#### Problem to work on:
Starting with the line that contains "lower_top, lower_place, lower_axis)" and stopping after the line that contains "obj.matrix_world = world", output every line exactly as it stands.

[Start Provided data]

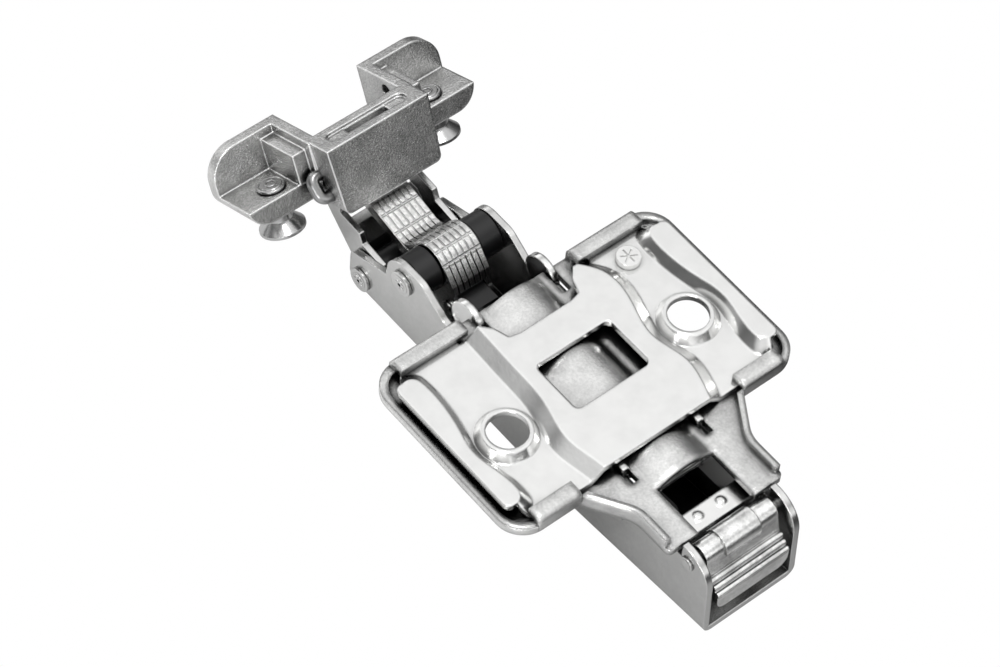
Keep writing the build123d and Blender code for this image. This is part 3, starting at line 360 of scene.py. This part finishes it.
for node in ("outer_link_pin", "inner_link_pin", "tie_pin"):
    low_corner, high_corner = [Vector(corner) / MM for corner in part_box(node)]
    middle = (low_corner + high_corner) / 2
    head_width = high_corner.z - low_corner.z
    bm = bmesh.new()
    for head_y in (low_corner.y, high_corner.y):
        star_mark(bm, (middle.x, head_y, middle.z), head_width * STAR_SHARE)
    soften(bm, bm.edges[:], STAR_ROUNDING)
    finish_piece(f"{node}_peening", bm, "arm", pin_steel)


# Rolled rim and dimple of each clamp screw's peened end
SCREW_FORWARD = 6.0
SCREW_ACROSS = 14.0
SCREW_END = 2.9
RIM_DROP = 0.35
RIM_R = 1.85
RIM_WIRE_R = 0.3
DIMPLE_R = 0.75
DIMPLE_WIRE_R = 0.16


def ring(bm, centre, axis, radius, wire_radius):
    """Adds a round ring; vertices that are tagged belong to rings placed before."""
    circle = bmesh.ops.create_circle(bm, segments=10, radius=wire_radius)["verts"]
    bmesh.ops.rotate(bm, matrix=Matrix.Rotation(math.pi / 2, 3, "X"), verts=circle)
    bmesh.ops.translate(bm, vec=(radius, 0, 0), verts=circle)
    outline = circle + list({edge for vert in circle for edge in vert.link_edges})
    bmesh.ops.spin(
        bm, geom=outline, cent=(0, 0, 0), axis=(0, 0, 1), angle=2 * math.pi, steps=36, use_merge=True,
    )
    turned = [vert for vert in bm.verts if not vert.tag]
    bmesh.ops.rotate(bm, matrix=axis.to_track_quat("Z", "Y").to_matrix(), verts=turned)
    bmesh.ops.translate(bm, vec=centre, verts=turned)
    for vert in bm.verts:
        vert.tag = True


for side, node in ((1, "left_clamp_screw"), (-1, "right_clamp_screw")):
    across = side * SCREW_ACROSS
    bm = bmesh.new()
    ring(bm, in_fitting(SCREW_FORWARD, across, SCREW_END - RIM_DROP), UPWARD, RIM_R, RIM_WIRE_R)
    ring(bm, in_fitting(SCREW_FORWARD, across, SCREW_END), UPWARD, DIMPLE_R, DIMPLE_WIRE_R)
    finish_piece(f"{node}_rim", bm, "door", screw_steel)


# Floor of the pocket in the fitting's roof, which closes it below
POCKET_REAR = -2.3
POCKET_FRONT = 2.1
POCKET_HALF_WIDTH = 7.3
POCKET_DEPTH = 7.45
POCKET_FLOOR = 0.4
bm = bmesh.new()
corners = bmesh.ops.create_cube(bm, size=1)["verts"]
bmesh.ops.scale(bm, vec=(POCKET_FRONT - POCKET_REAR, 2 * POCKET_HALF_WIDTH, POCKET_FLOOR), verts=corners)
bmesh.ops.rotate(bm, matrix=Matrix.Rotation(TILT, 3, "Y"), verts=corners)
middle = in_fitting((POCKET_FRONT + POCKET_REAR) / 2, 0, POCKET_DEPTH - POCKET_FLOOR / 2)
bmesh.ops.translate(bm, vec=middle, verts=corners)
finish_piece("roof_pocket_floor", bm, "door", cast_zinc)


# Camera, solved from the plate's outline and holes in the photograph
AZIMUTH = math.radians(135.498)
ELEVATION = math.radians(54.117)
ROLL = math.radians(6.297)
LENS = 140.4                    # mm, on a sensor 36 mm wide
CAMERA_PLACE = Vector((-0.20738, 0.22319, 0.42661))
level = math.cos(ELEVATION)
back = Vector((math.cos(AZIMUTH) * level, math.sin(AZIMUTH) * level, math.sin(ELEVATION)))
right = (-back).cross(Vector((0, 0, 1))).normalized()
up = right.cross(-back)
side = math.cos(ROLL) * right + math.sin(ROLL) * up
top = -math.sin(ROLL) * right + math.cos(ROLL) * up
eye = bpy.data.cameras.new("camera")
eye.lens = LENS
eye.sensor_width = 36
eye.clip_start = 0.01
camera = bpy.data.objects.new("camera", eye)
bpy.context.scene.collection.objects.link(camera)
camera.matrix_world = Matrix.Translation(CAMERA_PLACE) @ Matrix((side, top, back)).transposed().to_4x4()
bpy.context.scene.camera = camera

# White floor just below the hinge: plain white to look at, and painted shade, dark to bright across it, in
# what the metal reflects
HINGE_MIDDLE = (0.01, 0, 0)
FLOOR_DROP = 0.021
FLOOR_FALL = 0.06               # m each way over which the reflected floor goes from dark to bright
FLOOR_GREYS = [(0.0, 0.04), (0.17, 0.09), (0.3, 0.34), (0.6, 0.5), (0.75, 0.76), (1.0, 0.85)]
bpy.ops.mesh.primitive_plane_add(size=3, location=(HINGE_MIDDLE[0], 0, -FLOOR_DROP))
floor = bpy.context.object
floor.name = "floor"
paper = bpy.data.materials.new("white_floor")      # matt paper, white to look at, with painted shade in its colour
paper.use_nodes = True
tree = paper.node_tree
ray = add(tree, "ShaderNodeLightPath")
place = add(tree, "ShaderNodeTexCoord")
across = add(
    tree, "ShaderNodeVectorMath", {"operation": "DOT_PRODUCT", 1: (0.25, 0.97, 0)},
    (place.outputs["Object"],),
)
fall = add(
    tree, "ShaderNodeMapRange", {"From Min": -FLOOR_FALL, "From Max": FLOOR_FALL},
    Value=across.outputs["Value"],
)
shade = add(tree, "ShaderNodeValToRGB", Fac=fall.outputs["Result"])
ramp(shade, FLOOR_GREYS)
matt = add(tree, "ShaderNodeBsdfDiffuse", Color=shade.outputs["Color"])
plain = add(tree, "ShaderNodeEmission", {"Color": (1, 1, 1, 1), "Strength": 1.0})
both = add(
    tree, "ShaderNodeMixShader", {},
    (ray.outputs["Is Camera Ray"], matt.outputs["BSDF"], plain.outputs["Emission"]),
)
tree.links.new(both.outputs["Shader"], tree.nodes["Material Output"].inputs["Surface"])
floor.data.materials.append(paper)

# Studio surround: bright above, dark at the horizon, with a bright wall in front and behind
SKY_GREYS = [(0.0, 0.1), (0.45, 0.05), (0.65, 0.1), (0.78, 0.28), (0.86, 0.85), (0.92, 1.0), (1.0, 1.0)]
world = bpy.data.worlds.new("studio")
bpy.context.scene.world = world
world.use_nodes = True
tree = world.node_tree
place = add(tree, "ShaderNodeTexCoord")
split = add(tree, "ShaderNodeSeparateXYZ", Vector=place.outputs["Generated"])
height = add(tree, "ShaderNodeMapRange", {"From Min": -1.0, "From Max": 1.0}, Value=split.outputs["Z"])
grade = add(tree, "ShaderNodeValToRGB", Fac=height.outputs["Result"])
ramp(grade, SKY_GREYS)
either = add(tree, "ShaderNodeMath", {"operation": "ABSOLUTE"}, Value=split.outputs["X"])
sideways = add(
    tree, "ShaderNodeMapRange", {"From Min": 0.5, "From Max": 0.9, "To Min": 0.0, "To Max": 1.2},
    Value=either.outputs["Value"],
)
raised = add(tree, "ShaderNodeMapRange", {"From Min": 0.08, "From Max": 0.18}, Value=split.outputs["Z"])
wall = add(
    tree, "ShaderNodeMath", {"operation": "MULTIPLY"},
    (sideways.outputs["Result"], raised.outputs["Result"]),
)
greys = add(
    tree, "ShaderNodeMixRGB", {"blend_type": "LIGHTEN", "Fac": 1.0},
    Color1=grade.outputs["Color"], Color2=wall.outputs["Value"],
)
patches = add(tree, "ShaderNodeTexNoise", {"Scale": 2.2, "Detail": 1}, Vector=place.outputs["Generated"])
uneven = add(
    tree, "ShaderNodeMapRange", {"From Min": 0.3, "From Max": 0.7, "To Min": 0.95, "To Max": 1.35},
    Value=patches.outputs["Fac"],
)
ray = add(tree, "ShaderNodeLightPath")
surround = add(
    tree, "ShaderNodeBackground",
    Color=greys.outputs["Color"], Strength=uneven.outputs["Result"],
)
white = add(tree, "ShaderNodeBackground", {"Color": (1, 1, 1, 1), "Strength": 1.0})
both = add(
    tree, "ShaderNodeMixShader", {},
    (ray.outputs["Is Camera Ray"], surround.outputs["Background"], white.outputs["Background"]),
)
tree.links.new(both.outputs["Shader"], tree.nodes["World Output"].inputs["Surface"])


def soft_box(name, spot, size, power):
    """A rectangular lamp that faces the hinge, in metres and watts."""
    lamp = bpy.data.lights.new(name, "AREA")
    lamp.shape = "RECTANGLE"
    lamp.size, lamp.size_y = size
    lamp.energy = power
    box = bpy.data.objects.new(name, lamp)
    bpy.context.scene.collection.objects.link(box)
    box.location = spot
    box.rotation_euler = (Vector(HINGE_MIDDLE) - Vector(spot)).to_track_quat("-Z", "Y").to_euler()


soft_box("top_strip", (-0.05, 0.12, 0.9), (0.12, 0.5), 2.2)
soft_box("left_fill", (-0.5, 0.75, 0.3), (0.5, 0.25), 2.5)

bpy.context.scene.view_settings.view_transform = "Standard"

[End Provided data]
[Start Provided data]

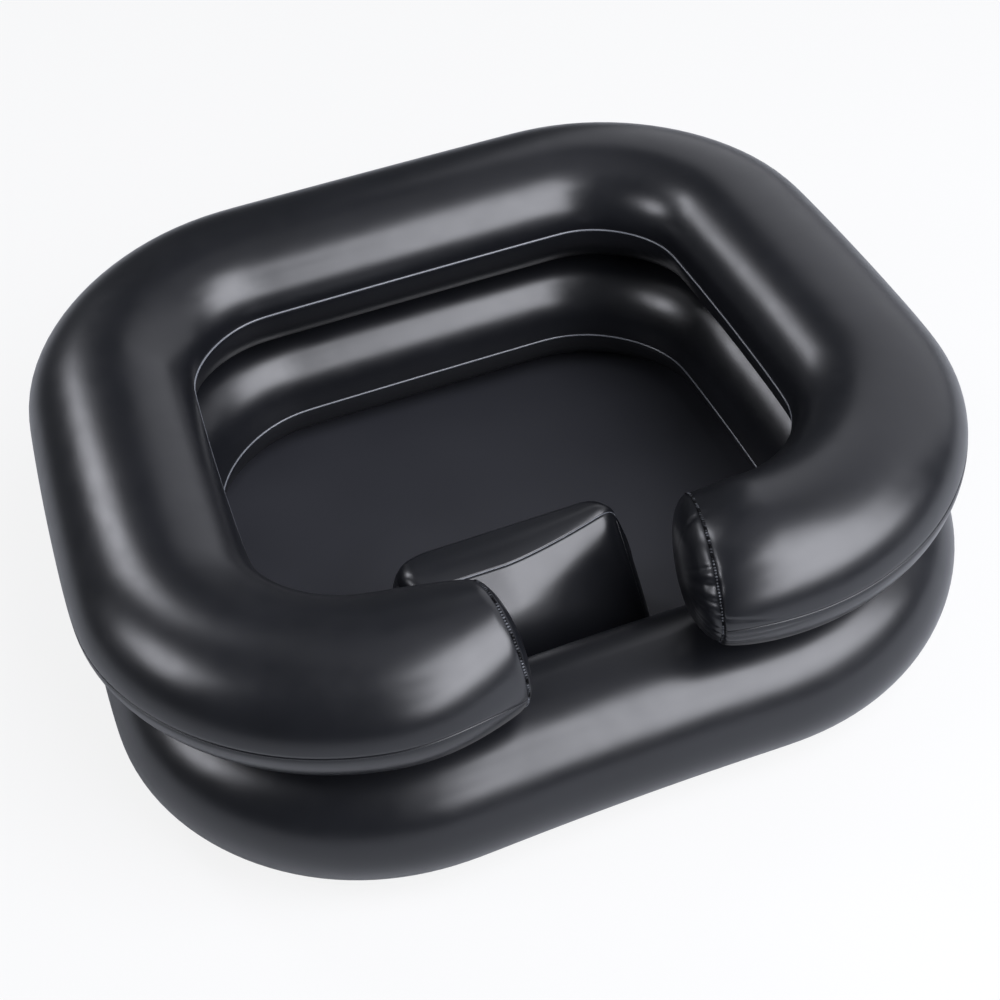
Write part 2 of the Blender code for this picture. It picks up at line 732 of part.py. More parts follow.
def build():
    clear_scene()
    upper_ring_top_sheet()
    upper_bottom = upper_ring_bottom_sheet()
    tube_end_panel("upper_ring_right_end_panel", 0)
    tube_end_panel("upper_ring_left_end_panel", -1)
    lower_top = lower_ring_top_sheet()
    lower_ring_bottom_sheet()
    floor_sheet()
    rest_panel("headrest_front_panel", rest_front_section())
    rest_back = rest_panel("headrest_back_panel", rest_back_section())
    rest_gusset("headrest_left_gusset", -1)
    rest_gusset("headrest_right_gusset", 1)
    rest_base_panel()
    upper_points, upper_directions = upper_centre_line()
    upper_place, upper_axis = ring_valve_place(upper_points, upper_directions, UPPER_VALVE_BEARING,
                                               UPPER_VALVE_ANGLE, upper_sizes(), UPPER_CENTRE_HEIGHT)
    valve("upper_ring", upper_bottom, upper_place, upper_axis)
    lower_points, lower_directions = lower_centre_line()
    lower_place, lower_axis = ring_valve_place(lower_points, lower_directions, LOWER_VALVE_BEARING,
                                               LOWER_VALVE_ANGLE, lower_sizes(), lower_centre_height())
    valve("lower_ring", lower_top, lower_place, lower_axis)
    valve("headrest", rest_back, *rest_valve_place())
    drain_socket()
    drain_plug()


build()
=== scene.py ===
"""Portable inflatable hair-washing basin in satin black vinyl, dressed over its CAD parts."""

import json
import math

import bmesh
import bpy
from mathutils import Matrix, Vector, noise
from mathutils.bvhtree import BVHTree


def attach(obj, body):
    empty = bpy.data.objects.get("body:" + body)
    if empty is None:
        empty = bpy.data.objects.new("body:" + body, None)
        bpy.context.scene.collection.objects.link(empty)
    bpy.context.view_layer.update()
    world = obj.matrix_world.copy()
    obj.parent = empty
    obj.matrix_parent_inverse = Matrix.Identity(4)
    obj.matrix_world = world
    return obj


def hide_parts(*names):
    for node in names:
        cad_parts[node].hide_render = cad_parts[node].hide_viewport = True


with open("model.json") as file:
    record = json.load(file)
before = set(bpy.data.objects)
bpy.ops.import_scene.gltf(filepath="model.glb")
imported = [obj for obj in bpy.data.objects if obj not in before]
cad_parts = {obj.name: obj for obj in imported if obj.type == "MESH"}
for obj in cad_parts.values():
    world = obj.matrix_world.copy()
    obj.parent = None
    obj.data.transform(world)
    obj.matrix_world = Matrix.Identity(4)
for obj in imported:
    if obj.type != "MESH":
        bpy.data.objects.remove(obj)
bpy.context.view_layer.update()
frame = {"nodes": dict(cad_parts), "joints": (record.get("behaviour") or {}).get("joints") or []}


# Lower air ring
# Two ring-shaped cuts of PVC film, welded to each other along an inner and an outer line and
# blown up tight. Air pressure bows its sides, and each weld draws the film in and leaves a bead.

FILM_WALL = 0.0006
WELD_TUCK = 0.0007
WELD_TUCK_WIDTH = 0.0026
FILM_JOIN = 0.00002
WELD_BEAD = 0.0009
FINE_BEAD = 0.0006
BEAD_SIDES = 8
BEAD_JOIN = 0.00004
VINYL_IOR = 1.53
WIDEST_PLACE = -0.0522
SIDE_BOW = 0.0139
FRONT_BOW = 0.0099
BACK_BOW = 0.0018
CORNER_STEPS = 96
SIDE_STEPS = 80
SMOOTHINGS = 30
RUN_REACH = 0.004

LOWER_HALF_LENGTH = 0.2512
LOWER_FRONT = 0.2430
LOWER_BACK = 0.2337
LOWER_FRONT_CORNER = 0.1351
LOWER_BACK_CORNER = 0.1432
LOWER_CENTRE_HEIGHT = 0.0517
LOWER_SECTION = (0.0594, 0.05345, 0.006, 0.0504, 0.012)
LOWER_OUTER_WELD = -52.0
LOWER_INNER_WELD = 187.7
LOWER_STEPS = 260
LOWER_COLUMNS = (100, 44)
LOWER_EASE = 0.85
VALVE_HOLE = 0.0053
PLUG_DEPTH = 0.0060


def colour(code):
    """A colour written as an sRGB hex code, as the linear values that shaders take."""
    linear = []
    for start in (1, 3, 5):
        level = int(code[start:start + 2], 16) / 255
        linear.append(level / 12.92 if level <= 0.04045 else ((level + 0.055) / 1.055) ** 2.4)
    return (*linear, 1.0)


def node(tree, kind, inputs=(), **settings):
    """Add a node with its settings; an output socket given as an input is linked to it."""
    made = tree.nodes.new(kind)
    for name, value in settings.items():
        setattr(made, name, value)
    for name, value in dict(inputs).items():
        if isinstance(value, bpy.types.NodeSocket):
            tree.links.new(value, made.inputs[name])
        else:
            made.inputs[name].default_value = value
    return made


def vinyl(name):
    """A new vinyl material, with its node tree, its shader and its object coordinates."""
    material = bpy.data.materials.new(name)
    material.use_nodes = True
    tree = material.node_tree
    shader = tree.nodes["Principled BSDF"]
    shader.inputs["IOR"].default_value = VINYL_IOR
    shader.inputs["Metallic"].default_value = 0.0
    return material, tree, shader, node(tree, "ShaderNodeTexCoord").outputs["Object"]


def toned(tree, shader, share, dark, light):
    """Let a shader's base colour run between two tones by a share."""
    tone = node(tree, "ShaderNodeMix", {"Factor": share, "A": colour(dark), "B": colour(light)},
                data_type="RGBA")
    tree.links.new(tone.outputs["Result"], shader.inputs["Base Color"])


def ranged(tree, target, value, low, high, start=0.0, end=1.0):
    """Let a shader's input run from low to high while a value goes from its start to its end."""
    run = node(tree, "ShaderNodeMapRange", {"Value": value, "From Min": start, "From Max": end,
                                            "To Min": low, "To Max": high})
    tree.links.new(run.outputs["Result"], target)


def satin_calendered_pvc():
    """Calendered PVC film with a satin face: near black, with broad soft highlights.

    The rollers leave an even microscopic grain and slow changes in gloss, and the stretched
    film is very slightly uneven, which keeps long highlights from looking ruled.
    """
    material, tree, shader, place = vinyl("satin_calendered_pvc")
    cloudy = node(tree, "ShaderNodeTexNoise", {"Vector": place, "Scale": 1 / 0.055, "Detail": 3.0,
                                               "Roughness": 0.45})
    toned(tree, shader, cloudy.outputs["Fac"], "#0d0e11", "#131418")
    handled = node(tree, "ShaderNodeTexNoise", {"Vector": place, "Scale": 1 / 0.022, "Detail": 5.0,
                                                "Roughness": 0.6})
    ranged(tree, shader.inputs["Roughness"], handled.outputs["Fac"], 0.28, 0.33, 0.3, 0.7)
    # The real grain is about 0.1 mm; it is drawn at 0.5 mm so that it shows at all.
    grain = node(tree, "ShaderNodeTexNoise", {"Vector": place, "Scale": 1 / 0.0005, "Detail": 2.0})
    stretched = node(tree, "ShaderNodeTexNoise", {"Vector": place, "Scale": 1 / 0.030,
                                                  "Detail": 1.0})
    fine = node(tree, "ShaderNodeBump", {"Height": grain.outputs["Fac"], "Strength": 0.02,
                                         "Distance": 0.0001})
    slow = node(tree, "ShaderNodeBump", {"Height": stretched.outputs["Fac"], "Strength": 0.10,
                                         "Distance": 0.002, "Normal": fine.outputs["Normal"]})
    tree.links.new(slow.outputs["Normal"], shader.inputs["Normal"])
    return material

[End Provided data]

#### Answer to the exercise:
    valve("lower_ring", lower_top, lower_place, lower_axis)
    valve("headrest", rest_back, *rest_valve_place())
    drain_socket()
    drain_plug()


build()
=== scene.py ===
"""Portable inflatable hair-washing basin in satin black vinyl, dressed over its CAD parts."""

import json
import math

import bmesh
import bpy
from mathutils import Matrix, Vector, noise
from mathutils.bvhtree import BVHTree


def attach(obj, body):
    empty = bpy.data.objects.get("body:" + body)
    if empty is None:
        empty = bpy.data.objects.new("body:" + body, None)
        bpy.context.scene.collection.objects.link(empty)
    bpy.context.view_layer.update()
    world = obj.matrix_world.copy()
    obj.parent = empty
    obj.matrix_parent_inverse = Matrix.Identity(4)
    obj.matrix_world = world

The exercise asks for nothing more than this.